Luna Textile’s NEOCon gesture has typically involved making a non-furnishings object out of its upholstery fabrics, — trenchcoats were  last year, umbrellas I think the year before. This year: briefcases.

Interface Flor mounted a giant chalkboard outside its space — a bricks and mortar version of a Facebook “wall” — and encouraged attendees to “make their mark” thereupon; many attendees gleefully complied.

More than anything, NEOCon is about new product introductions. Some items come to the show already in full production mode;  others are still at the prototype stage, and they’re often the most fun. I really liked this “Concierge Desk,” from Loewenstein.
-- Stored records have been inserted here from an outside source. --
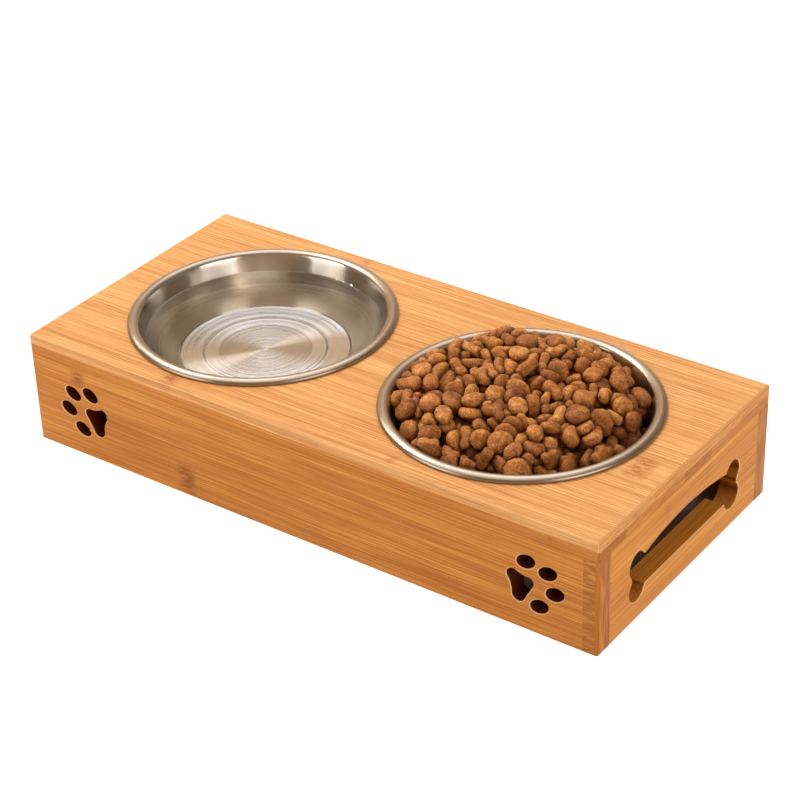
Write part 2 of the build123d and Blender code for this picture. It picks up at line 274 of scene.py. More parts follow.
bambooLook = {
    "axes": "gsd",  # what x, y and z are: g along the grain, s across the strips, d through the board
    "seed": 4.0, "stripStart": -90.5, "stripWidth": 28.5,  # mm
    "sway": 1.2, "swayScale": (0.012, 0.05), "endStretch": 0.95,
    "grain": {  # swings per mm along and across the fibres, detail, seed
        "fibres": (0.014, 1.25, 2, 3.1), "streaks": (0.0035, 0.2, 2, 9.4), "clouds": (0.008, 0.03, 1, 5.2),
        "lines": (0.0045, 0.62, 1, 23.9), "pores": (0.055, 1.7, 1, 17.7), "torn": (0.14, 0.9, 1, 31.3),
    },
    "fibres": 1.7, "streaks": 0.75, "clouds": 0.35, "strips": 0.14, "pores": 0.45, "lines": 0.5,  # strengths
    "lineEdge": 0.065, "mottle": (0.16, 0.9, 0.9), "ragged": 1.4,
    "dark": "#BA7D42", "middle": "#D29459", "light": "#E2AA6E", "pore": "#9A5F2A", "scar": "#9E5A26",
    "paintedEdgeLight": "#ECBE86", "edge": 0.3, "scars": [], "torn": [], "endBands": [],
    "cutHeight": (30.0, 27.0), "inwards": 0.35,
    "roughness": 0.45, "roughSwing": 0.22, "bump": 0.25, "fibreDepth": 0.06, "poreDepth": 0.6,
}
topLook = {**bambooLook, "scars": [(-90, -85, 6, 6, 1.0), (62, -84, 4, 5, 0.6), (-78, 86, 4, 4, 0.6),
                                   (176, -20, 8, 12, 0.9)],
           "endBands": [(1, -91, -35, "#F5E8C4"), (1, -35, 91, "#EFDCA6")]}
lowerLook = {**bambooLook, "seed": 7.0, "stripWidth": 29.5, "fibres": 2.0,
             "dark": "#A4601F", "middle": "#B8702C", "light": "#CA863C", "paintedEdgeLight": "#8A5222", "edge": 0.4,
             "scars": [(165, -86, 4, 6, 0.9)],
             "endBands": [(1, -91, -64, "#DECB76"), (1, -64, -4, "#FFF8C8"), (1, -4, 25, "#E8D494"),
                          (1, 25, 91, "#FFF8D3")]}
frontLook = {**bambooLook, "axes": "gds", "seed": 11.0, "stripStart": 0.5, "stripWidth": 20.0,
             "fibres": 2.4, "streaks": 1.0, "lines": 0.65,
             "dark": "#A05D1C", "middle": "#B8702B", "light": "#CA863C", "edge": 0.6,
             "scars": [(-157, 51, 6, 6, 0.9), (-79, 10, 8, 11, 1.0)],
             "torn": [(0, 184, 194, 0.7)],
             "cutInside": (0, 190), "faceAxis": 1, "paintedCutShade": "#7A5226", "cutSill": 0.0, "scar": "#8A4A1A",
             "endBands": [(1, -91, -78, "#FFF6C8"), (1, 78, 84.5, "#FFFFB4")]}
endLook = {**bambooLook, "axes": "dgs", "seed": 19.0, "stripStart": 0.5, "stripWidth": 20.0, "fibres": 2.2,
           "scars": [(23, 52, 5, 4, 0.5), (-21, 52, 4, 4, 0.4)], "edge": 0.6,
           "dark": "#B06818", "middle": "#C87C28", "light": "#D8923C",
           "cutInside": (1, 77), "faceAxis": 0, "paintedCutShade": "#8A5E30", "cutSill": 1.0}
woods = {
    "upper_ply": bamboo("bambooTopLacquered", topLook),
    "lower_ply": bamboo("bambooLowerPlyLacquered", lowerLook),
    "front_panel": bamboo("bambooFrontLacquered", frontLook),
    "left_end_panel": bamboo("bambooEndLacquered", endLook),
}
woods["back_panel"] = woods["front_panel"]
woods["right_end_panel"] = woods["left_end_panel"]


# dowels
print("dowels")
dowel = {"fleck": 1.11, "dark": "#B98E63", "light": "#D8B48A", "roughness": 0.7}  # flecks in mm


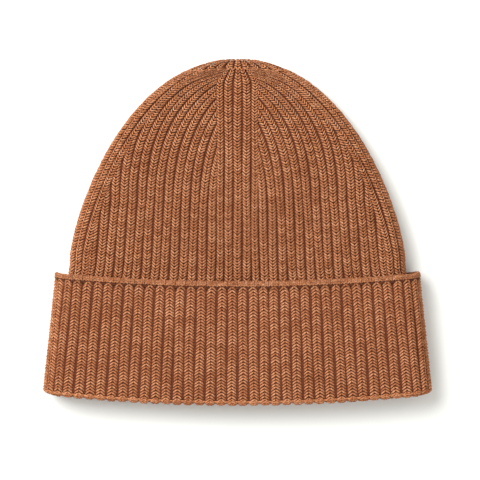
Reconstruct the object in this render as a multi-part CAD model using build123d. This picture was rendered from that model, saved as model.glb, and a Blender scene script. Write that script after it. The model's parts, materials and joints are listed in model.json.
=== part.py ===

Made of molded Corian and LED lighting with remote-controlled color effects, it’s intended to look “futuristic.”


It’s in a vignette that includes Loewenstein’s groovy Orb chair.  What’s hard to see in the photo is that a multi-function touch-screen device is inset in the top. You really expect a girl wearing a Mondrian mini-dress and go-go boots to arrive and help you make a dinner reservation.


I like the fact that Herman Miller is aware of its place in design history. This year it assembled an exhibit that spotlights its role in the past half century of seating design,

with materials suggesting the Eameses and their plywood splint inspiration through Mad Men era office items and various Aeron iterations, culminating — for now — with the Sayl designs of Yves Behar, who was live and in person to happily shill some of his product.